Louisiana Death Penalty:  Over the holiday weekend, Doug Berman posted a "Detailed examination of the death penalty in Louisiana" on Sentencing Law and Policy.  Berman's post is based on an article by Alison Bath in Sunday's Shreveport Times.  The article, Louisiana death penalty: an eye for an eye or ineffective?, promises to be the first in a series "will explore reasons for an apparent slowdown of executions, the costs of seeking the death penalty and the increasing number of death row inmates who are exonerated of their crimes and those whose sentences are overturned."  The series will also feature interviews with families of victims, prosecutors and defense attorneys.  Bath's article on Sunday makes the case that implementation of the death penalty in Louisiana, one of the "most active death penalty states in the first 10 years after the death penalty was reinstated," has dwindled in recent years.  Of the 27 men put to death since Louisiana reinstated the death penalty in 1979, 18 were executed between 1983 and 1988. Seven more were put to death during the '90s and just two were executed since 2000.
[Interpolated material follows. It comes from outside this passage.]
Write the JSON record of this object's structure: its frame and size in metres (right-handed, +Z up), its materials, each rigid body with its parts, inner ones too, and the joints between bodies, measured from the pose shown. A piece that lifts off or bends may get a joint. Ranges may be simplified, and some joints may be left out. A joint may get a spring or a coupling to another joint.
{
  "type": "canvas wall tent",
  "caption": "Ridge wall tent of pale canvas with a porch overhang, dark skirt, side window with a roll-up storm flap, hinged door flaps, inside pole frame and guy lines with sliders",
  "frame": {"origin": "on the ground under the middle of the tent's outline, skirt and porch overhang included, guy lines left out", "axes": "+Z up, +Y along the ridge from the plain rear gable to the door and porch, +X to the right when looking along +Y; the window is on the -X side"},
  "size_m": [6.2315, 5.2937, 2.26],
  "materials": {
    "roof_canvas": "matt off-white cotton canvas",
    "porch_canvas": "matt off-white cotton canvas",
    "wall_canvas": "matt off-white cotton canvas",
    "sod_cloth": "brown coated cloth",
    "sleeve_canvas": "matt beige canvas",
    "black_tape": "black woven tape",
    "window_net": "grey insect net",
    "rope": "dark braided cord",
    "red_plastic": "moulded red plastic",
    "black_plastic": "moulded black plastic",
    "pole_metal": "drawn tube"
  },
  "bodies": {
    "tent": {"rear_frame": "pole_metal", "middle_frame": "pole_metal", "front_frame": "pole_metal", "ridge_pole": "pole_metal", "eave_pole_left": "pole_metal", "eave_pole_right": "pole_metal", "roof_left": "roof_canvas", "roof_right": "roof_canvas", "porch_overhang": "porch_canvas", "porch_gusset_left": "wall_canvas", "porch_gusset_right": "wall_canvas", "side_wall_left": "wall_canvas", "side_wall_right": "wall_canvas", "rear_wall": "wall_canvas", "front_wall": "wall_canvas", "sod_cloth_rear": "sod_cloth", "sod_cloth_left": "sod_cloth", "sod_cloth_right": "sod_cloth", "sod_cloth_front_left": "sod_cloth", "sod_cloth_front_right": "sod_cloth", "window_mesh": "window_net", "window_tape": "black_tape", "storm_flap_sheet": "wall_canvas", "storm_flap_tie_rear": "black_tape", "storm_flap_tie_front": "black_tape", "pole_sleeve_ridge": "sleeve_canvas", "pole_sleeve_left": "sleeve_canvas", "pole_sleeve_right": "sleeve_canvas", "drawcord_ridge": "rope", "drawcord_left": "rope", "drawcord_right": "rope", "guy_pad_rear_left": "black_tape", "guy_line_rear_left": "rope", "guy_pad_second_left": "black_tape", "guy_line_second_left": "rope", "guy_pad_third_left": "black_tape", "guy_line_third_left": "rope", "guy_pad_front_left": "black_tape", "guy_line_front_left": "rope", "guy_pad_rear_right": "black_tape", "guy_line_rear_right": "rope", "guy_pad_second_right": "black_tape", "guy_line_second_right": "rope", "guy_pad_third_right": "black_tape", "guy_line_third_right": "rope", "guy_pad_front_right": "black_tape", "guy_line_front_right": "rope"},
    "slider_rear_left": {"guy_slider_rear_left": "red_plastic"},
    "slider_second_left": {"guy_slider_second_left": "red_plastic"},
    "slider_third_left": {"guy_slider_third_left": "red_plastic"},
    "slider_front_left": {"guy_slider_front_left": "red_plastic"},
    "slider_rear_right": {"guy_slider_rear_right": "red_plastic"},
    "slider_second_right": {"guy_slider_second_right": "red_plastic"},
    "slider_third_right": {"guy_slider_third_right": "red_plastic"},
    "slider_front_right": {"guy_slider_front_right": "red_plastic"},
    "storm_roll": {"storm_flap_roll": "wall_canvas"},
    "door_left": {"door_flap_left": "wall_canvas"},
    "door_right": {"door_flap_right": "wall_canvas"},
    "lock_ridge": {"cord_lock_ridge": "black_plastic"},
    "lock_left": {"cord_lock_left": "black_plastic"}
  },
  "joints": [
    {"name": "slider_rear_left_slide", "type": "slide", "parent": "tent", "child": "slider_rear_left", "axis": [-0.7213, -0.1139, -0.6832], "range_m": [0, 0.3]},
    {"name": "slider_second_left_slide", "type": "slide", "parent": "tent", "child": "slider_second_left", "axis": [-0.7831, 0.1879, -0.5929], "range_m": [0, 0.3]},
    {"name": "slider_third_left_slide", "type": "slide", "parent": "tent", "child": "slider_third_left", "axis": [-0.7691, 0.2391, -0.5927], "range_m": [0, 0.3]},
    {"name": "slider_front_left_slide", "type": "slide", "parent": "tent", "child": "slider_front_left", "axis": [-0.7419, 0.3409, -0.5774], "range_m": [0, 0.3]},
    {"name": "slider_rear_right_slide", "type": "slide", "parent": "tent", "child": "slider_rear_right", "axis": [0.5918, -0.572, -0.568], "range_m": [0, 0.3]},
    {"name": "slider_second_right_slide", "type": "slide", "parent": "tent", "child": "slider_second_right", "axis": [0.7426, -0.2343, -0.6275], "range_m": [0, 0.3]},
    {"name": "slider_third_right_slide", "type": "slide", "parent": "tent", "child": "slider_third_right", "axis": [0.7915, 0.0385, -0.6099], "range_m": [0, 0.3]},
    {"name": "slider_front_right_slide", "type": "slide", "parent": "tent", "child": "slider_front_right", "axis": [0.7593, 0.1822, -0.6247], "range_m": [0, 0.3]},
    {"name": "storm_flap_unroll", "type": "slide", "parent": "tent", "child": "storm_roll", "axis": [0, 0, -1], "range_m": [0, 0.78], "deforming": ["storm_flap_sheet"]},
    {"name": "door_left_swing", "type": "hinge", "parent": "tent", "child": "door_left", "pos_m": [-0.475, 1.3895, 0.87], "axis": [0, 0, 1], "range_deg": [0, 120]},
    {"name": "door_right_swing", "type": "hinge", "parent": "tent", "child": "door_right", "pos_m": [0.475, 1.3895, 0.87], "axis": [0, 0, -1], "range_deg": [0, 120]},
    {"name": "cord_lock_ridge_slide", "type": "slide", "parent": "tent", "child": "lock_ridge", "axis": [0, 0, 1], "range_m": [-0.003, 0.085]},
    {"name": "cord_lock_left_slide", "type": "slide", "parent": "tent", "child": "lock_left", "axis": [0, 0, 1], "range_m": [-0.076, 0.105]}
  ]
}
Ninth Circuit Decides Preventive Detention Case:
  At Volokh Conspiracy Orin Kerr posted on the Ninth Circuit's decision in al-Kidd v. Ashcroft, and speculated that the decision "added a new case to the Supreme Court's docket next year."  According to Kerr, the Ninth Circuit held "that the post-9/11 practice of using the material witness statute to detain suspected terrorists is not only unconstitutional, but clearly unconstitutional, and that former AG Ashcroft can be personally sued for his role in it."  Al-Kidd apparently had ties with a suspected terrorist who had recently been arrested and charged with fraud.  When al-Kidd announced his plans to travel Saudi Arabia to study Islam, U.S. officials feared he was trying to leave the U.S. to escape U.S. authorities. The Department of Justice obtained a "material witness" warrant, ordering that al-Kidd be detained as a possible witness in the criminal case against the terrorist.  Al-Kidd was was detained for 2 weeks, and released when he agreed to comply with specific conditions of release for 15 months. He then filed a civil suit alleging that his detention violated his Fourth Amendment rights and the material witness statute, and that his treatment during the detention violated his Fifth Amendment and Eighth Amendment rights.  Kerr's post goes through each of the issues decided by the Ninth Circuit, and offers his analysis of the decision.  Kerr believes the court's decision is "Partly Right, Partly Wrong."  For Kerr, the key inquiry is what is the probable cause inquiry for national security detention warrants.  Kerr's problem is that the majority opinion never addresses this question. This could be one reason the case makes it way to the Supreme Court.  Ashby Jones also has this post on Wall Street Journal's Law Blog, and Jonathan Adler posted an excerpt from the opinion on Saturday.  Howard Bashman rounded up press coverage for How Appealing.